Défendre efficacement ses droits lors d’une opposition à l’extension d’enseigne : conseils pratiques
Face à une opposition lors d’une extension d’enseigne, la préparation juridique reste la meilleure arme. Le code de commerce encadre fermement la position dominante et traque les pratiques anticoncurrentielles. Toute tentative d’empêcher l’arrivée d’une enseigne sur un marché doit reposer sur des arguments factuels, validés par la jurisprudence et les textes en vigueur.
La commission départementale d’aménagement commercial joue un rôle clé. Cette instance examine la pertinence des arguments avancés : saturation commerciale, menace sur l’équilibre local, ou atteinte à la diversité de l’offre. Pour convaincre, il faut présenter un dossier précis, détaillant les effets économiques, l’état de la concurrence et la capacité d’accueil de la zone.
Quelques points à ne pas négliger lors de la constitution du dossier :
- Collectez des données objectives sur la zone de chalandise.
- Soulignez toute pratique abusive ou tentative de consolidation d’une position dominante.
- Si nécessaire, mentionnez des arrêts récents de la cour d’appel qui ont admis des motifs d’opposition valides.

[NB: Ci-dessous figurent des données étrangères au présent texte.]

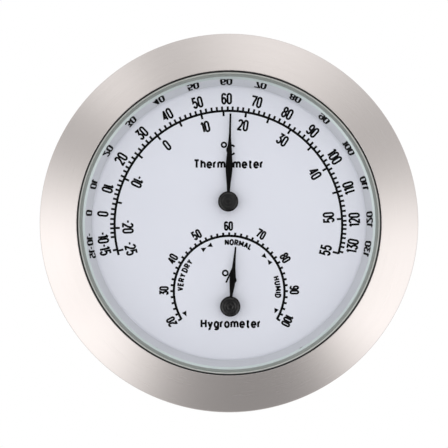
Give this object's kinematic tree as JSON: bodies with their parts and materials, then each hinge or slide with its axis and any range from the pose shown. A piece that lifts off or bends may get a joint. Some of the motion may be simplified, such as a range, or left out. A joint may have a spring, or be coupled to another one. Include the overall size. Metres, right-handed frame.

Il faut aussi garder à l’esprit que les autorités de la concurrence surveillent de près les tentatives d’éviction ou d’obstruction. Un dossier étayé, argumenté et chiffré peut parfois inverser la dynamique et faire pencher la balance. L’entreprise doit démontrer le bien-fondé de son opposition, en montrant qu’elle repose sur une analyse sérieuse du marché et des règles de droit, et non sur une volonté d’exclure arbitrairement un nouvel entrant.
En définitive, savoir naviguer entre les lignes du droit, anticiper les recours et constituer des dossiers solides transforme un refus en levier stratégique, à manier avec discernement. La frontière entre protection légitime et abus reste ténue, mais pour qui maîtrise ces rouages, la perspective d’un rapport de force équilibré n’a rien d’une simple vue de l’esprit.